Lepa, a Yoruba word meaning ‘flattened’ is used to describe an individual that is slim, lanky or trim. Depending on how it comes up in a discourse, it can be slightly derogatory or complimentary.
Wahala means trouble in Nigeria. Wahala pronounced (wa-ha-la) means trouble or problem and its origin is the Yoruba language even though it is commonly used throughout Nigeria.
The words ‘maga’ or ‘mugu’ are words used to refer to people who are easily deceived, conned or duped of their monies, belongings or possessions. ‘Maga’ or ‘mugu’ also refers to individuals who are gullible.
17. Fall my hand
This interesting slang has been around for years and it means ‘disappointed in someone’ or ‘at something’. If someone tells you that you ‘fall their hand’, it means you disappointed them when they least trusted you not to.
The word ‘shakara’ is used to refer to ‘show-offs’. Shakara can also imply one is ‘proud’, ‘haughty’, or ‘arrogant’. The word is purely pidgin and has been in use for decades in Nigeria.
Bobo is a word used to refer to a male buddy or a close pal. It can also be used for a young male one is older than. Among ladies, bobo can mean ‘male friend’, a boyfriend’, ‘a handsome dude’ or a gentleman.
Sisi is a Yoruba word used to refer to a young, pretty lady, mostly unmarried. Matured women who are referred to as ‘sisi’ are referred to as such to tease them that their beauty can match that of younger ladies.
Ogbeni is a Yoruba word meaning ‘Mr.’. The word had long been in existence before the former governor of the state of Osun, Ogbeni Rauf Aregbesola had used it in place of the English word ‘Mr.’

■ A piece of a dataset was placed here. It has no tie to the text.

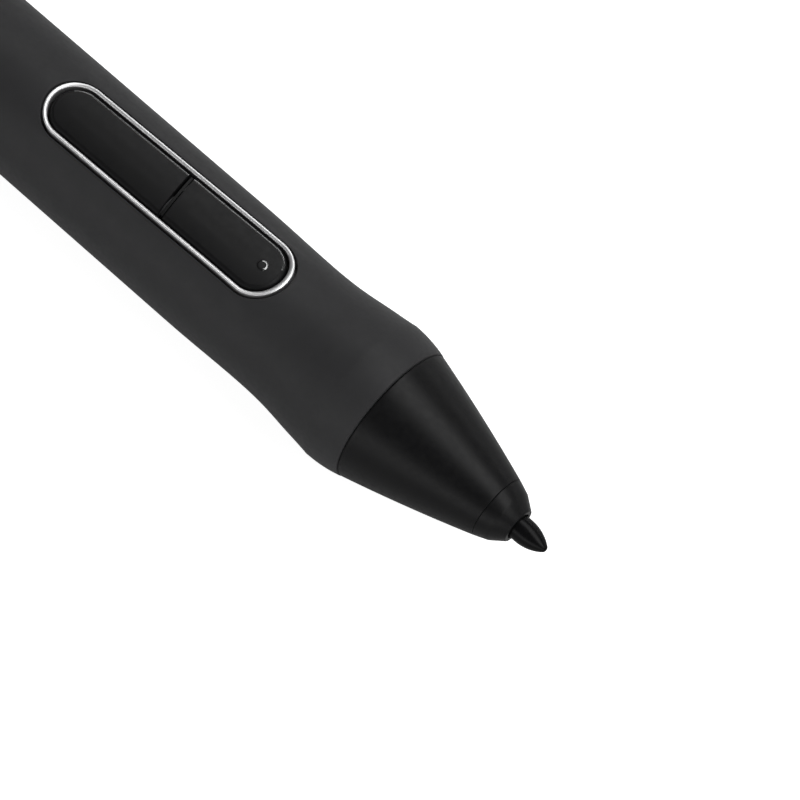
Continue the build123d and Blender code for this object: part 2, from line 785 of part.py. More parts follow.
# Pressure spring: a helix between the holder's flange and the disc
spring_start = flange_end + fit_gap + spring_wire_radius
spring_end = disc_start - fit_gap - spring_wire_radius
spring_pitch = (spring_end - spring_start) / spring_turns
with BuildPart() as pressure_spring:
    spring_origin = (pen_length / 2 - spring_start, 0, axis_height)
    with BuildLine() as coil:
        Helix(spring_pitch, spring_end - spring_start, spring_radius, spring_origin, (-1, 0, 0))
    with BuildSketch(Plane(origin=coil.line @ 0, z_dir=coil.line % 0)) as wire:
        Circle(spring_wire_radius)
    sweep(wire.sketch, path=coil.line, is_frenet=True)
pressure_spring.part.label = "pressure_spring"
export_step(pressure_spring.part, "parts/pressure_spring.step")

# Tail cushion: the soft block between the chassis and the bulkhead
with BuildPart() as tail_cushion:
    turn(cushion_start, cushion_start + cushion_thickness, cushion_radius)
tail_cushion.part.label = "tail_cushion"
export_step(tail_cushion.part, "parts/tail_cushion.step")

print("spring gap between turns", round(spring_pitch - 2 * spring_wire_radius, 3))
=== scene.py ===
"""The looks of a battery-free stylus for a pen display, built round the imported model.

Lengths in this file are millimetres, and place() turns them into metres. A station is a distance
back from the nib's point, across is a distance to the pen's left, and a height is measured up from
the pen's axis towards its keys.
"""

import json
import math

import bmesh
import bpy
import numpy as np
from mathutils import Matrix, Quaternion, Vector


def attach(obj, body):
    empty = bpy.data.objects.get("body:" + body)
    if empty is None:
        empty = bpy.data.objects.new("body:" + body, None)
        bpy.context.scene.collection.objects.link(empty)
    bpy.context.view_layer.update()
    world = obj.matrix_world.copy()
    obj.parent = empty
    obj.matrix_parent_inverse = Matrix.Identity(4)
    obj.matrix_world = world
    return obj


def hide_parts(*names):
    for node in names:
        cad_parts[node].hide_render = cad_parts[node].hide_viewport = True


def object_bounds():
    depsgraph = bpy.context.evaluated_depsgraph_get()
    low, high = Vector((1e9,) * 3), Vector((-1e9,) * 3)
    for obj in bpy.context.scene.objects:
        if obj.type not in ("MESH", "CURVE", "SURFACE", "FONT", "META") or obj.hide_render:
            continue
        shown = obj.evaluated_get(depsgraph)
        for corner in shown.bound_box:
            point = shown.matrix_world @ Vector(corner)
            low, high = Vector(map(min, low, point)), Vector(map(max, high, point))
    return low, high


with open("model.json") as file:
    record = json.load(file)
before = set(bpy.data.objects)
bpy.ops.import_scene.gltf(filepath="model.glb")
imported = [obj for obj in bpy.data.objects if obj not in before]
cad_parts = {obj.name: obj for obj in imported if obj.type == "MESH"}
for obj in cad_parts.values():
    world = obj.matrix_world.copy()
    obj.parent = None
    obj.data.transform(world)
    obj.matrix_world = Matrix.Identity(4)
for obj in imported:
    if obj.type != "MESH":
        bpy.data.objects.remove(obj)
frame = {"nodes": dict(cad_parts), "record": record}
cad_low, cad_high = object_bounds()

MM = 0.001
QUARTER = math.pi / 2
tip_x = cad_high.x / MM
axis_height = (cad_low.z + cad_high.z) / 2 / MM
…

Oyinbo is a Nigerian word used in pidgin English to refer to white people. In Nigeria, it is generally used to refer to a person of European descent or people perceived to not be culturally African.
Chop in the Nigerian pidgin English means to ‘eat’. Saying “I want to chop” means “I want to eat” or “I’m hungry”.
Shenkes is a strong pidgin word meaning a ‘beautiful girl’.
Agbero is a pidgin creole meaning motor park thugs or touts. Agbero could also refer to street boys characterized by waywardness or arrogance.